Supplied material –
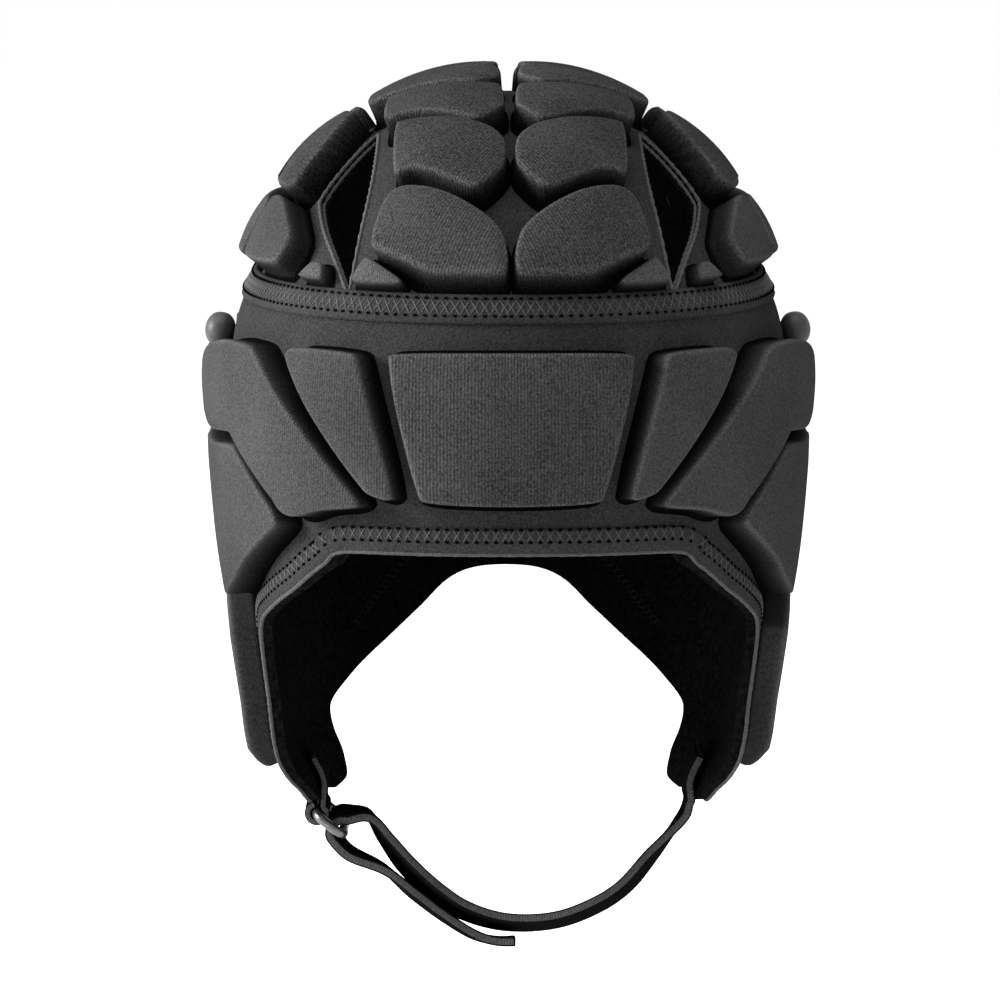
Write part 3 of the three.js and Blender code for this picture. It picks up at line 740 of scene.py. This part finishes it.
add_band()
add_rim_hem()
add_rim_roll()
stitch_low, stitch_high = [both_sides(rim_offset(RIM_LINE, out)) for out in RIM_NEEDLES]
coverstitch("rim_stitch", stitch_low, stitch_high, CLOTH_WALL + HEM_TOP, RIM_PITCH,
            THREAD)
nape = slice(len(RIM_LINE) - NAPE_REACH, len(RIM_LINE) + NAPE_REACH - 1)
coverstitch("lining_stitch", stitch_low[nape], stitch_high[nape], -LINING_SINK, RIM_PITCH,
            LINING_THREAD)

# Seam tape
# A flat knitted tape that covers the seam between crown and band, held by the same coverstitch of
# two needle rows and a zigzag looper thread.
# distance down from the seam, height over the shell's outer face
TAPE_PROFILE = [[-3.7, -0.3], [-3.6, 0.7], [-3.2, 1.15], [-1.5, 1.3], [1.6, 1.3], [3.2, 1.15],
                [3.6, 0.7], [3.7, -0.3]]
TAPE_LOW_NEEDLE = 1.9
TAPE_HIGH_NEEDLE = -2.4
TAPE_TOP = 1.35
TAPE_PITCH = 2.3


def seam_line(down, lift):
    turn = np.arange(0, 360.0)
    return lifted(on_band(turn, np.full(len(turn), HEAD_DROPS[1] + down)), CLOTH_WALL + lift)


def add_tape():
    rings = [seam_line(down, lift) for down, lift in TAPE_PROFILE]
    tape = ringed("seam_tape_knit", np.stack(rings, axis=1))
    tape.data.materials.append(HEM_CLOTH)
    smooth(tape, 50)
    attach(tape, "root")
    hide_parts("seam_tape")


add_tape()
tape_low, tape_high = [seam_line(down, 0) for down in (TAPE_LOW_NEEDLE, TAPE_HIGH_NEEDLE)]
coverstitch("tape_stitch", tape_low, tape_high, TAPE_TOP, TAPE_PITCH, THREAD)

# Foam pads
# Blocks of foam under the stretched cloth, bonded to the shell. Each has a flat, slightly swollen
# face, a soft edge and steep sides, and the cloth runs in a tight fillet onto the shell. Painted
# shade darkens the cloth down the sides and a painted highlight runs along the face's edge.
PAD_CORNER = 1.7
PAD_SPACING = 1.0
# the first rows lie outside the outline as a flat foot of cloth that carries painted shade round
# the pad
# inset from the outline, height over the shell's outer face
PAD_SIDE = [[-0.9, 0.1], [-0.6, 0.2], [-0.25, 0.7], [0.0, 2.0], [0.12, 3.6], [0.24, 5.2],
            [0.34, 6.6], [0.42, 7.35], [0.6, 7.85], [0.88, 8.2], [1.2, 8.38], [1.6, 8.48]]
PAD_LEVELS = len(PAD_SIDE)
PAD_SWELL = 0.7
# how much wider the dark foot is on the pad's downhill side, as a painted shadow under the pad
DOWNHILL_SHADOW_SPREAD = 0.8
FACE_RING_STEP = 3.2
SIDE_RINGS_SHARE = 0.3
# height over the shell, how much of the cloth's colour the painted shade leaves (1 for none)
SIDE_PAINTED_SHADE = [[0, 0.04], [0.8, 0.06], [3, 0.2], [6, 0.5], [7.8, 1.0]]
# a painted highlight along the edge of the pad's face: its inset, width, gain and the height it
# starts above
HIGHLIGHT_INSET = 0.85
HIGHLIGHT_WIDTH = 0.4
HIGHLIGHT_GAIN = 0.45
HIGHLIGHT_HEIGHT = 7
CROWN_KNIT_SLANT = 40
# height share of the small pads, and how far painted light lifts the painted shade on the sides
# that face open air
LOW_PADS = {"corner_pad_front": 0.55, "corner_pad_side": 0.55}
OPEN_SIDE_PAINTED_LIGHT = {"cheek_pad": 0.55, "lower_side_pad_1": 0.3}
# side share across, reach share along
CROWN_PADS = {
    "crown_pad_1": [[0.006, -0.94], [0.006, -0.885], [0.055, -0.85], [0.14, -0.81], [0.24, -0.765],
                    [0.33, -0.735], [0.39, -0.732], [0.45, -0.828], [0.32, -0.893], [0.24, -0.925]],
    "crown_pad_2": [[0.375, -0.488], [0.2, -0.533], [0.075, -0.585], [0.012, -0.64], [0.008, -0.73],
                    [0.108, -0.797], [0.19, -0.768], [0.31, -0.7], [0.38, -0.71]],
    "crown_pad_3": [[0.4, -0.27], [0.2, -0.31], [0.02, -0.35], [0.01, -0.5], [0.105, -0.575],
                    [0.19, -0.53], [0.3, -0.468], [0.415, -0.455]],
    "crown_pad_4": [[0.47, -0.04], [0.2, -0.07], [0.035, -0.1], [0.02, -0.26], [0.105, -0.325],
                    [0.2, -0.285], [0.46, -0.22]],
    "crown_pad_5": [[0.46, 0.2], [0.2, 0.24], [0.08, 0.25], [0.025, 0.18], [0.035, -0.045],
                    [0.2, -0.045], [0.47, -0.01]],
    "crown_pad_6": [[0.42, 0.44], [0.2, 0.5], [0.08, 0.51], [0.015, 0.44], [0.02, 0.24],
                    [0.09, 0.28], [0.22, 0.265], [0.43, 0.225]],
    "crown_pad_7": [[0.4, 0.67], [0.2, 0.74], [0.09, 0.76], [0.01, 0.68], [0.012, 0.5],
                    [0.09, 0.54], [0.21, 0.53], [0.415, 0.47]],
    "crown_pad_8": [[0.44, 0.81], [0.25, 0.91], [0.008, 0.935], [0.008, 0.73], [0.09, 0.78],
                    [0.21, 0.77], [0.41, 0.7]],
    "upper_side_pad_1": [[0.49, -0.21], [0.585, -0.375], [0.675, -0.45], [0.725, -0.37],
                         [0.755, -0.2], [0.63, -0.06], [0.52, -0.09]],
    "upper_side_pad_2": [[0.53, -0.04], [0.64, -0.01], [0.755, -0.13], [0.77, 0.1], [0.71, 0.26],
                         [0.52, 0.2]],
    "upper_side_pad_3": [[0.49, 0.25], [0.71, 0.32], [0.68, 0.46], [0.56, 0.66], [0.455, 0.6]],
}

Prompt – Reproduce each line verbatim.

Solution –
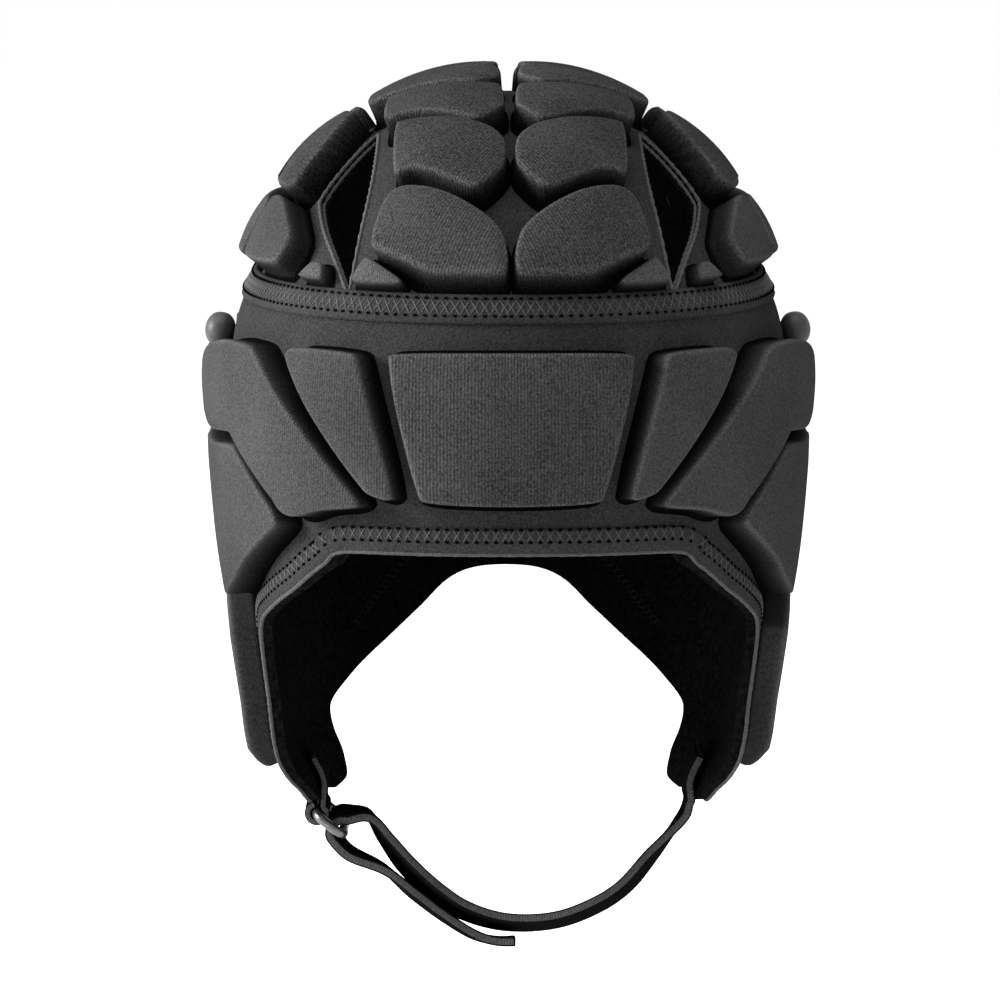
Write part 3 of the three.js and Blender code for this picture. It picks up at line 740 of scene.py. This part finishes it.
add_band()
add_rim_hem()
add_rim_roll()
stitch_low, stitch_high = [both_sides(rim_offset(RIM_LINE, out)) for out in RIM_NEEDLES]
coverstitch("rim_stitch", stitch_low, stitch_high, CLOTH_WALL + HEM_TOP, RIM_PITCH,
            THREAD)
nape = slice(len(RIM_LINE) - NAPE_REACH, len(RIM_LINE) + NAPE_REACH - 1)
coverstitch("lining_stitch", stitch_low[nape], stitch_high[nape], -LINING_SINK, RIM_PITCH,
            LINING_THREAD)

# Seam tape
# A flat knitted tape that covers the seam between crown and band, held by the same coverstitch of
# two needle rows and a zigzag looper thread.
# distance down from the seam, height over the shell's outer face
TAPE_PROFILE = [[-3.7, -0.3], [-3.6, 0.7], [-3.2, 1.15], [-1.5, 1.3], [1.6, 1.3], [3.2, 1.15],
                [3.6, 0.7], [3.7, -0.3]]
TAPE_LOW_NEEDLE = 1.9
TAPE_HIGH_NEEDLE = -2.4
TAPE_TOP = 1.35
TAPE_PITCH = 2.3


def seam_line(down, lift):
    turn = np.arange(0, 360.0)
    return lifted(on_band(turn, np.full(len(turn), HEAD_DROPS[1] + down)), CLOTH_WALL + lift)


def add_tape():
    rings = [seam_line(down, lift) for down, lift in TAPE_PROFILE]
    tape = ringed("seam_tape_knit", np.stack(rings, axis=1))
    tape.data.materials.append(HEM_CLOTH)
    smooth(tape, 50)
    attach(tape, "root")
    hide_parts("seam_tape")


add_tape()
tape_low, tape_high = [seam_line(down, 0) for down in (TAPE_LOW_NEEDLE, TAPE_HIGH_NEEDLE)]
coverstitch("tape_stitch", tape_low, tape_high, TAPE_TOP, TAPE_PITCH, THREAD)

# Foam pads
# Blocks of foam under the stretched cloth, bonded to the shell. Each has a flat, slightly swollen
# face, a soft edge and steep sides, and the cloth runs in a tight fillet onto the shell. Painted
# shade darkens the cloth down the sides and a painted highlight runs along the face's edge.
PAD_CORNER = 1.7
PAD_SPACING = 1.0
# the first rows lie outside the outline as a flat foot of cloth that carries painted shade round
# the pad
# inset from the outline, height over the shell's outer face
PAD_SIDE = [[-0.9, 0.1], [-0.6, 0.2], [-0.25, 0.7], [0.0, 2.0], [0.12, 3.6], [0.24, 5.2],
            [0.34, 6.6], [0.42, 7.35], [0.6, 7.85], [0.88, 8.2], [1.2, 8.38], [1.6, 8.48]]
PAD_LEVELS = len(PAD_SIDE)
PAD_SWELL = 0.7
# how much wider the dark foot is on the pad's downhill side, as a painted shadow under the pad
DOWNHILL_SHADOW_SPREAD = 0.8
FACE_RING_STEP = 3.2
SIDE_RINGS_SHARE = 0.3
# height over the shell, how much of the cloth's colour the painted shade leaves (1 for none)
SIDE_PAINTED_SHADE = [[0, 0.04], [0.8, 0.06], [3, 0.2], [6, 0.5], [7.8, 1.0]]
# a painted highlight along the edge of the pad's face: its inset, width, gain and the height it
# starts above
HIGHLIGHT_INSET = 0.85
HIGHLIGHT_WIDTH = 0.4
HIGHLIGHT_GAIN = 0.45
HIGHLIGHT_HEIGHT = 7
CROWN_KNIT_SLANT = 40
# height share of the small pads, and how far painted light lifts the painted shade on the sides
# that face open air
LOW_PADS = {"corner_pad_front": 0.55, "corner_pad_side": 0.55}
OPEN_SIDE_PAINTED_LIGHT = {"cheek_pad": 0.55, "lower_side_pad_1": 0.3}
# side share across, reach share along
CROWN_PADS = {
    "crown_pad_1": [[0.006, -0.94], [0.006, -0.885], [0.055, -0.85], [0.14, -0.81], [0.24, -0.765],
                    [0.33, -0.735], [0.39, -0.732], [0.45, -0.828], [0.32, -0.893], [0.24, -0.925]],
    "crown_pad_2": [[0.375, -0.488], [0.2, -0.533], [0.075, -0.585], [0.012, -0.64], [0.008, -0.73],
                    [0.108, -0.797], [0.19, -0.768], [0.31, -0.7], [0.38, -0.71]],
    "crown_pad_3": [[0.4, -0.27], [0.2, -0.31], [0.02, -0.35], [0.01, -0.5], [0.105, -0.575],
                    [0.19, -0.53], [0.3, -0.468], [0.415, -0.455]],
    "crown_pad_4": [[0.47, -0.04], [0.2, -0.07], [0.035, -0.1], [0.02, -0.26], [0.105, -0.325],
                    [0.2, -0.285], [0.46, -0.22]],
    "crown_pad_5": [[0.46, 0.2], [0.2, 0.24], [0.08, 0.25], [0.025, 0.18], [0.035, -0.045],
                    [0.2, -0.045], [0.47, -0.01]],
    "crown_pad_6": [[0.42, 0.44], [0.2, 0.5], [0.08, 0.51], [0.015, 0.44], [0.02, 0.24],
                    [0.09, 0.28], [0.22, 0.265], [0.43, 0.225]],
    "crown_pad_7": [[0.4, 0.67], [0.2, 0.74], [0.09, 0.76], [0.01, 0.68], [0.012, 0.5],
                    [0.09, 0.54], [0.21, 0.53], [0.415, 0.47]],
    "crown_pad_8": [[0.44, 0.81], [0.25, 0.91], [0.008, 0.935], [0.008, 0.73], [0.09, 0.78],
                    [0.21, 0.77], [0.41, 0.7]],
    "upper_side_pad_1": [[0.49, -0.21], [0.585, -0.375], [0.675, -0.45], [0.725, -0.37],
                         [0.755, -0.2], [0.63, -0.06], [0.52, -0.09]],
    "upper_side_pad_2": [[0.53, -0.04], [0.64, -0.01], [0.755, -0.13], [0.77, 0.1], [0.71, 0.26],
                         [0.52, 0.2]],
    "upper_side_pad_3": [[0.49, 0.25], [0.71, 0.32], [0.68, 0.46], [0.56, 0.66], [0.455, 0.6]],
}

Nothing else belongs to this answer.